The bit of integrity that comes out of some scenes today is tarnished, for me anyway - this whole hipster thing is so pathetic. Its whole m.o. seems to be ironic detachment and apathy. And if there's one thing I hate, it's the "waaaaaah, we're white and educated!" bunch.

I went to a political rally/show run by a couple of young kids a month or so ago, and I was so disappointed by the segregation, apathy, and disconnectedness that I left an hour earlier than I planned. No one was talking. When I mentioned NARAL to a girl selling water, since she had a planned parenthood t-shirt on, she kind of mumbled and stared at me until I walked away. I still have no idea what she said.

When my friend Jen answered a question that a performer "asked" the audience, everyone stared at her as if she'd just ripped her clothes off.

People whom I didn't know but then saw later in the parking lot, recognizing them from where we'd both been earlier, actually asked me if I thought that was "garbage or what". These two were slightly older, like me, and I suspect that they also went there expecting dialogue, discussion, or at least some life. "They don't make 'em like they used to, I guess", the woman said before closing her car door. Then they drove away, leaving me alone in the parking lot.

Like them, I was so disappointed by the overall blasé and clique-ish tone that I left an hour earlier than I planned. No one was talking. No one was encouraging talking. And no one looked alive. Wanna-be existentialists? Or is that even awarding them too much credit?

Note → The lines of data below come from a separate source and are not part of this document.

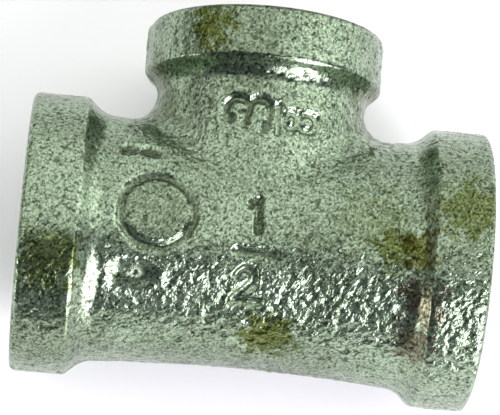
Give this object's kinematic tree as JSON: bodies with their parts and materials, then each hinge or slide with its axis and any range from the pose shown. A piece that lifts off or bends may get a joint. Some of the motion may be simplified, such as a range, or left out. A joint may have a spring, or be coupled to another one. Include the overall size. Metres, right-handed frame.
{
  "type": "reducing tee fitting",
  "caption": "Banded malleable-iron reducing tee for steel pipe: threaded straight run, smaller threaded side branch, rough galvanised casting with sunken size marks.",
  "frame": {"origin": "point where the axis of the run crosses the axis of the branch", "axes": "+X along the run, +Y out of the branch, +Z out of the face with the cast marks; at rest the fitting lies on its back, with -Z down"},
  "size_m": [0.0528, 0.0423, 0.0324],
  "materials": {
    "galvanised": "hot-dip galvanised rough casting, pitted, with a few rust stains",
    "cut_thread": "tapped thread, bare metal dulled by storage"
  },
  "bodies": {
    "root": {"center_body": "galvanised", "branch_neck": "galvanised", "branch_band": "galvanised", "run_band_left": "galvanised", "run_band_right": "galvanised", "branch_thread": "cut_thread", "run_thread_left": "cut_thread", "run_thread_right": "cut_thread"}
  },
  "joints": []
}
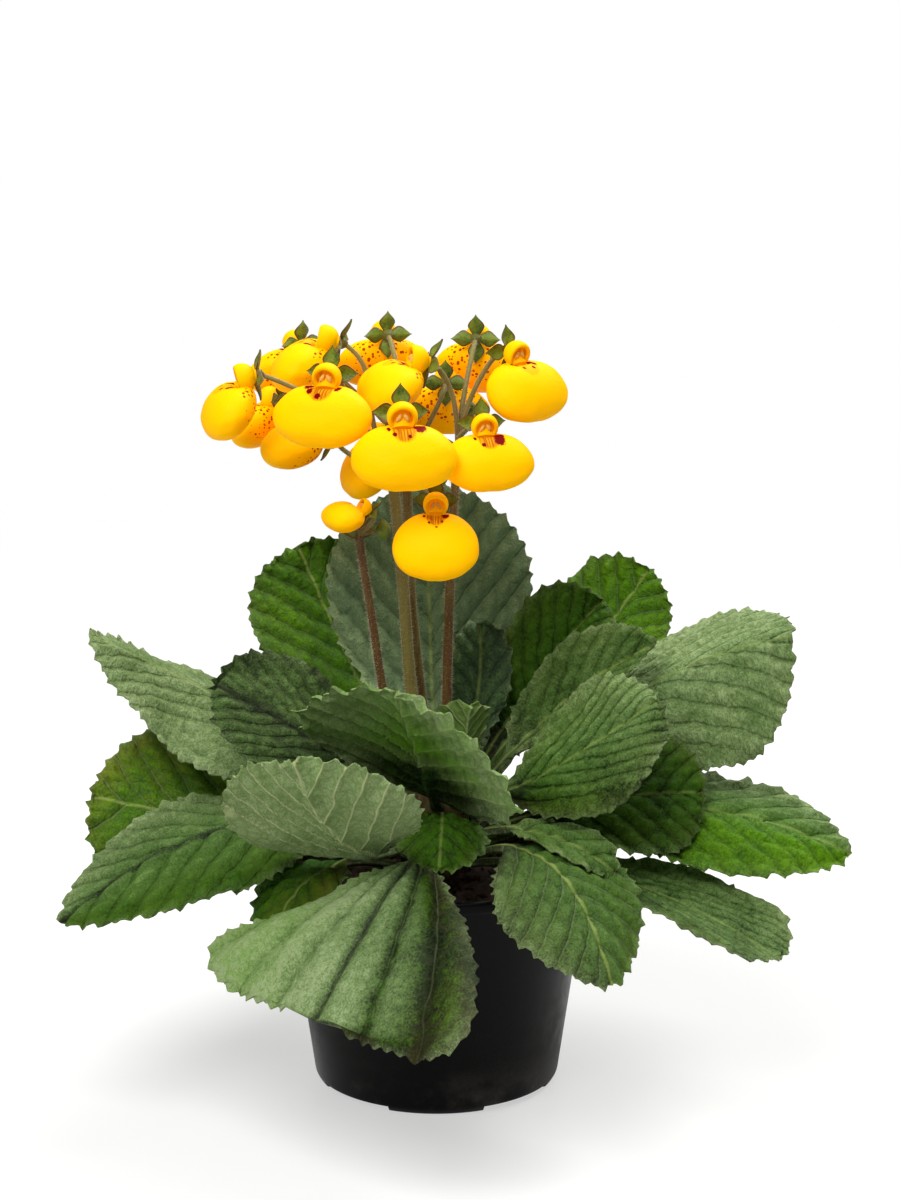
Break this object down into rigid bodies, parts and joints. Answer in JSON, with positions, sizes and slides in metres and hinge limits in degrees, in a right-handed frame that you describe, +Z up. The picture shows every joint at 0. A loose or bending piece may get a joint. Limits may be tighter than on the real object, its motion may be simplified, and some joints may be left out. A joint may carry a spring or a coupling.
{
  "type": "potted pocketbook plant",
  "caption": "Flowering pocketbook plant in a round tapered nursery pot: a rosette of broad toothed leaves under upright stems of yellow pouched blooms.",
  "frame": {"origin": "centre of the level pad in the pot's base, on the surface that the pot stands on", "axes": "+Z up along the pot's axis; -Y is the plant's front, with its hanging leaves and most of its blooms; +X is on the right seen from the front"},
  "size_m": [0.2544, 0.2205, 0.2524],
  "materials": {
    "pot": "satin black moulded plastic",
    "soil": "dark, crumbly, moist potting soil",
    "crown": "dull green-brown stem base",
    "leaf": "matt, softly hairy green, paler underneath",
    "scape": "olive to reddish brown stems with green sepals, finely hairy",
    "bloom": "satin yellow, orange in the throat, with dark red blotches"
  },
  "bodies": {
    "root": {"pot": "pot", "soil": "soil", "crown": "crown", "leaf_front_wide": "leaf", "leaf_front_right": "leaf", "leaf_front_small": "leaf", "leaf_front_raised": "leaf", "leaf_centre_awning": "leaf", "leaf_left_small": "leaf", "leaf_left_low": "leaf", "leaf_left_broad": "leaf", "leaf_left_high": "leaf", "leaf_left_middle": "leaf", "leaf_back_left": "leaf", "leaf_back_tall": "leaf", "leaf_inner_dark": "leaf", "leaf_inner_bright": "leaf", "leaf_back_low_left": "leaf", "leaf_back_hanging": "leaf", "leaf_back_low_middle": "leaf", "leaf_back_low_right": "leaf", "leaf_back_middle_left": "leaf", "leaf_back_middle_right": "leaf", "leaf_back_right": "leaf", "leaf_right_folded": "leaf", "leaf_right_curled": "leaf", "leaf_right_centre": "leaf", "leaf_right_high": "leaf", "leaf_right_under": "leaf", "leaf_right_long": "leaf", "leaf_right_low": "leaf", "leaf_right_narrow": "leaf", "scape_left": "scape", "scape_middle": "scape", "scape_behind": "scape", "scape_right": "scape", "bloom_far_left": "bloom", "bloom_upper_left": "bloom", "bloom_centre_left": "bloom", "bloom_lower_left": "bloom", "bloom_left_hidden": "bloom", "bloom_front_centre": "bloom", "bloom_front_low": "bloom", "bloom_low_behind": "bloom", "bloom_back_centre": "bloom", "bloom_back_left": "bloom", "bloom_back_middle": "bloom", "bloom_front_right": "bloom", "bloom_far_right": "bloom", "bloom_back_right": "bloom", "bloom_upper_centre": "bloom", "bloom_young": "bloom"}
  },
  "joints": []
}
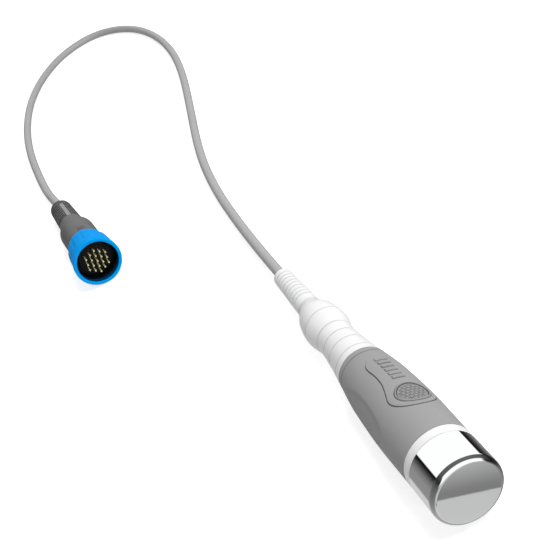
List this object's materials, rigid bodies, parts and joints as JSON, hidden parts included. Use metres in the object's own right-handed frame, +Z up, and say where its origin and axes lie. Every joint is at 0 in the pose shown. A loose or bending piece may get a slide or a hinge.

I'd hoped it was just me - surely it must just be me. But I'd heard others singing the same tune - general apathy wherever they want, a lack of motivation and a disconnect that left people suspicious of one another rather than accepting of one another. And these are the liberals!

I must have missed something huge here. We've shifted massively, and I seem to have ignored it. Maybe I've immersed myself so much in the cultures of the ten or eleven countries that I've been in over these last four years that I haven't wanted to pay attention to our growing laziness, disconnection, or blind submission. Never thought I'd say I miss the 90's, as aimless at it seemed to be sometimes, but there's a certain integrity that seems to have slipped away. Will we get it back?

Ugh, I have that "jaded" taste in my mouth. I need to go get it out, excuse me.